Begin Collected data

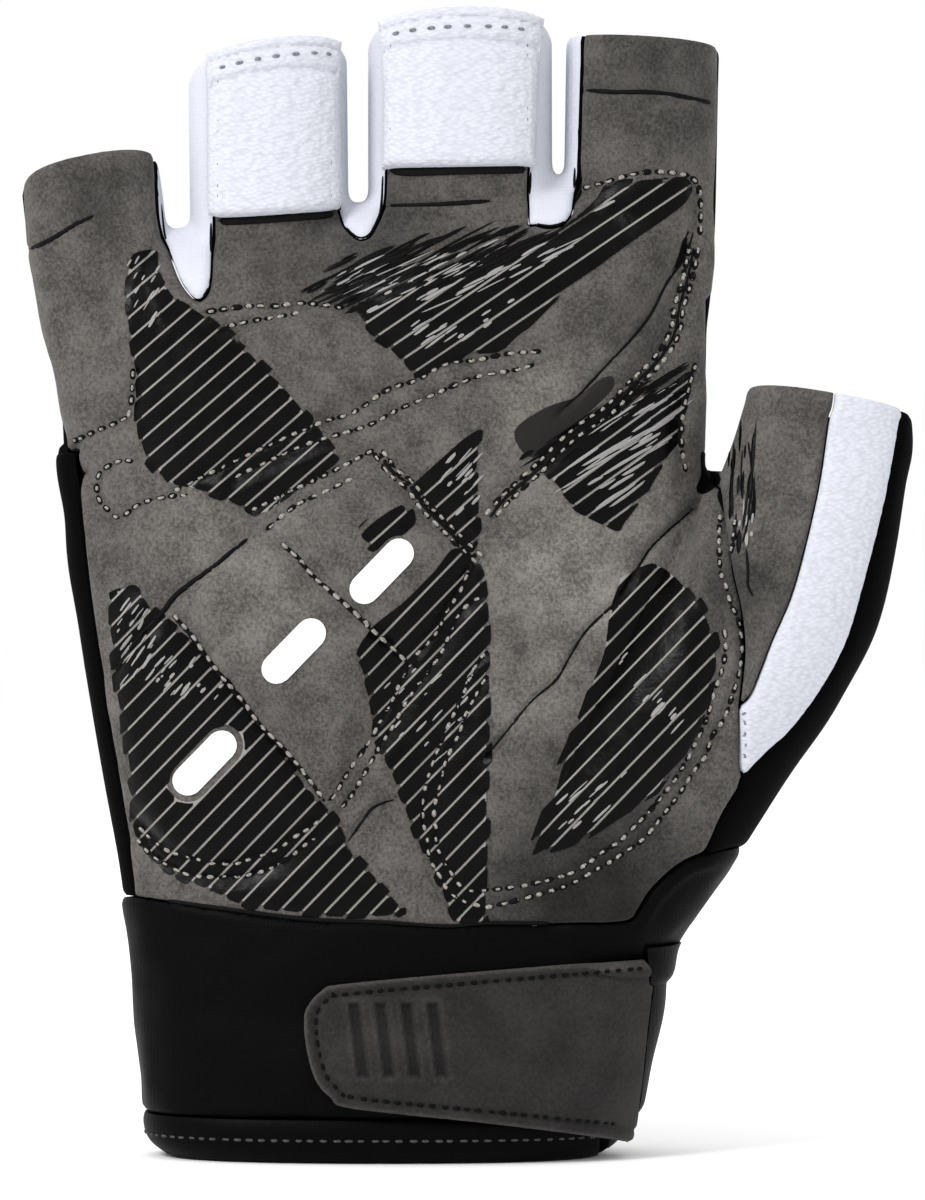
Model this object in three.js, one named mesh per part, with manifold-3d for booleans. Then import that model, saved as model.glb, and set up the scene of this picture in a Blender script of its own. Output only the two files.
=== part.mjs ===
// Short-finger cycling glove for the right hand, filled out as when worn.
// Millimetres. X runs to the thumb side, Z up along the fingers, and the palm faces -Y.
// The origin is the centre of the wrist opening, in the plane of the cuff's lower edge.

import * as THREE from "three";
import { mergeVertices } from "three/addons/utils/BufferGeometryUtils.js";
import Module from "manifold-3d";

const wasm = await Module();
wasm.setup();

// Driving sizes of the hand
const cuffHeight = 33;
const palmHeight = 100.5;
const handWidth = 92;
const handDepth = 28;
const cuffWidth = 70;
const cuffDepth = 36;
const fingerWidth = 22.2;
const fingerDepth = 17;
const fingerReach = 25;
const fingerRoot = 27;
const thumbReach = 72;
const thumbHeight = 71.5;
const thumbDepth = 18.5;

// Cloth, seams and trim
const fabricWall = 1.5;
const cuffWall = 2.4;
const seamGap = 0.3;
const padRise = 1.3;
const hemHeight = 6.2;
const tabThickness = 1.6;
const strapThickness = 1.9;
const slitWidth = 1;

// How finely the rounded forms are faceted
const bodySides = 36;
const fingerSides = 20;
const thumbSides = 24;
const webSteps = 8;

// Roundness of the cross-sections: 2 is an ellipse, more is squarer
const bodyPower = 2.4;
const fingerPower = 2.3;

const mix = (from, to, share) => from + (to - from) * share;

// Cross-sections of cuff and palm. Level runs 0 to 1 up the cuff and 1 to 2 up the palm, hand turns the
// cuff's width and depth into the hand's, the four reaches are shares of them, and rise is the slope
// of the section towards the index finger.
const bodyRows = [
  { level: 0.0, hand: 0.0, left: 0.45, right: 0.407, front: 0.444, back: 0.444, rise: 0.0 },
  { level: 0.08, hand: 0.0, left: 0.486, right: 0.443, front: 0.486, back: 0.486, rise: 0.0 },
  { level: 0.18, hand: 0.0, left: 0.5, right: 0.464, front: 0.5, back: 0.5, rise: 0.0 },
  { level: 0.39, hand: 0.0, left: 0.511, right: 0.484, front: 0.489, back: 0.489, rise: 0.0 },
  { level: 0.7, hand: 0.0, left: 0.524, right: 0.513, front: 0.464, back: 0.464, rise: 0.0 },
  { level: 1.0, hand: 0.25, left: 0.501, right: 0.503, front: 0.465, back: 0.465, rise: 0.0 },
  { level: 1.18, hand: 0.6, left: 0.487, right: 0.487, front: 0.5, back: 0.465, rise: 0.0 },
  { level: 1.4, hand: 0.9, left: 0.492, right: 0.468, front: 0.535, back: 0.472, rise: 0.0 },
  { level: 1.52, hand: 1.0, left: 0.5, right: 0.463, front: 0.536, back: 0.471, rise: 0.0 },
  { level: 1.64, hand: 1.0, left: 0.511, right: 0.471, front: 0.514, back: 0.457, rise: 0.0 },
  { level: 1.75, hand: 1.0, left: 0.52, right: 0.477, front: 0.479, back: 0.429, rise: 0.03 },
  { level: 1.85, hand: 1.0, left: 0.538, right: 0.479, front: 0.429, back: 0.386, rise: 0.08 },
  { level: 1.91, hand: 1.0, left: 0.533, right: 0.467, front: 0.379, back: 0.343, rise: 0.12 },
  { level: 1.96, hand: 1.0, left: 0.467, right: 0.413, front: 0.286, back: 0.264, rise: 0.139 },
  { level: 2.0, hand: 1.0, left: 0.37, right: 0.326, front: 0.129, back: 0.121, rise: 0.139 },
];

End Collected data

### Your objective
Repeat the material above in full, exactly as it stands.

### Answer below
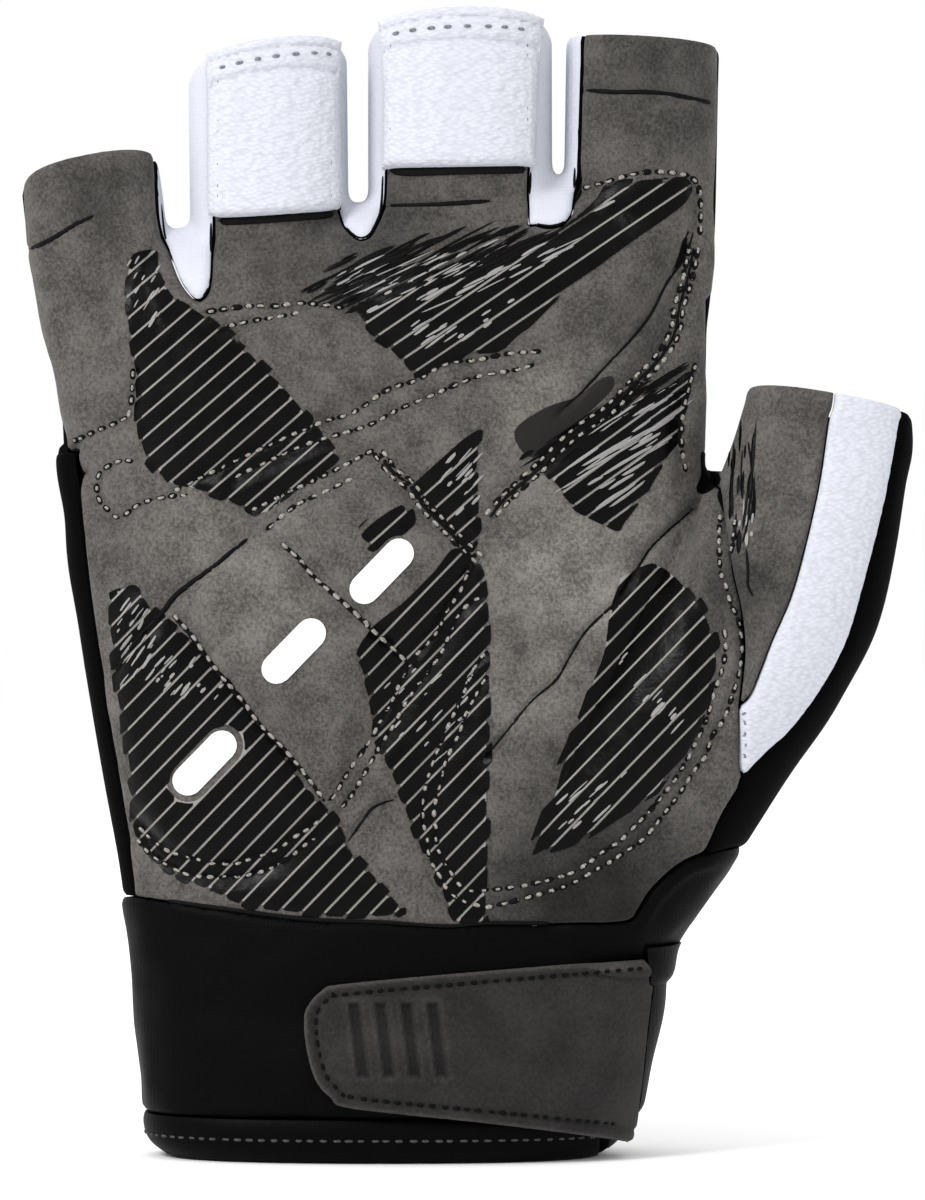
Model this object in three.js, one named mesh per part, with manifold-3d for booleans. Then import that model, saved as model.glb, and set up the scene of this picture in a Blender script of its own. Output only the two files.
=== part.mjs ===
// Short-finger cycling glove for the right hand, filled out as when worn.
// Millimetres. X runs to the thumb side, Z up along the fingers, and the palm faces -Y.
// The origin is the centre of the wrist opening, in the plane of the cuff's lower edge.

import * as THREE from "three";
import { mergeVertices } from "three/addons/utils/BufferGeometryUtils.js";
import Module from "manifold-3d";

const wasm = await Module();
wasm.setup();

// Driving sizes of the hand
const cuffHeight = 33;
const palmHeight = 100.5;
const handWidth = 92;
const handDepth = 28;
const cuffWidth = 70;
const cuffDepth = 36;
const fingerWidth = 22.2;
const fingerDepth = 17;
const fingerReach = 25;
const fingerRoot = 27;
const thumbReach = 72;
const thumbHeight = 71.5;
const thumbDepth = 18.5;

// Cloth, seams and trim
const fabricWall = 1.5;
const cuffWall = 2.4;
const seamGap = 0.3;
const padRise = 1.3;
const hemHeight = 6.2;
const tabThickness = 1.6;
const strapThickness = 1.9;
const slitWidth = 1;

// How finely the rounded forms are faceted
const bodySides = 36;
const fingerSides = 20;
const thumbSides = 24;
const webSteps = 8;

// Roundness of the cross-sections: 2 is an ellipse, more is squarer
const bodyPower = 2.4;
const fingerPower = 2.3;

const mix = (from, to, share) => from + (to - from) * share;

// Cross-sections of cuff and palm. Level runs 0 to 1 up the cuff and 1 to 2 up the palm, hand turns the
// cuff's width and depth into the hand's, the four reaches are shares of them, and rise is the slope
// of the section towards the index finger.
const bodyRows = [
  { level: 0.0, hand: 0.0, left: 0.45, right: 0.407, front: 0.444, back: 0.444, rise: 0.0 },
  { level: 0.08, hand: 0.0, left: 0.486, right: 0.443, front: 0.486, back: 0.486, rise: 0.0 },
  { level: 0.18, hand: 0.0, left: 0.5, right: 0.464, front: 0.5, back: 0.5, rise: 0.0 },
  { level: 0.39, hand: 0.0, left: 0.511, right: 0.484, front: 0.489, back: 0.489, rise: 0.0 },
  { level: 0.7, hand: 0.0, left: 0.524, right: 0.513, front: 0.464, back: 0.464, rise: 0.0 },
  { level: 1.0, hand: 0.25, left: 0.501, right: 0.503, front: 0.465, back: 0.465, rise: 0.0 },
  { level: 1.18, hand: 0.6, left: 0.487, right: 0.487, front: 0.5, back: 0.465, rise: 0.0 },
  { level: 1.4, hand: 0.9, left: 0.492, right: 0.468, front: 0.535, back: 0.472, rise: 0.0 },
  { level: 1.52, hand: 1.0, left: 0.5, right: 0.463, front: 0.536, back: 0.471, rise: 0.0 },
  { level: 1.64, hand: 1.0, left: 0.511, right: 0.471, front: 0.514, back: 0.457, rise: 0.0 },
  { level: 1.75, hand: 1.0, left: 0.52, right: 0.477, front: 0.479, back: 0.429, rise: 0.03 },
  { level: 1.85, hand: 1.0, left: 0.538, right: 0.479, front: 0.429, back: 0.386, rise: 0.08 },
  { level: 1.91, hand: 1.0, left: 0.533, right: 0.467, front: 0.379, back: 0.343, rise: 0.12 },
  { level: 1.96, hand: 1.0, left: 0.467, right: 0.413, front: 0.286, back: 0.264, rise: 0.139 },
  { level: 2.0, hand: 1.0, left: 0.37, right: 0.326, front: 0.129, back: 0.121, rise: 0.139 },
];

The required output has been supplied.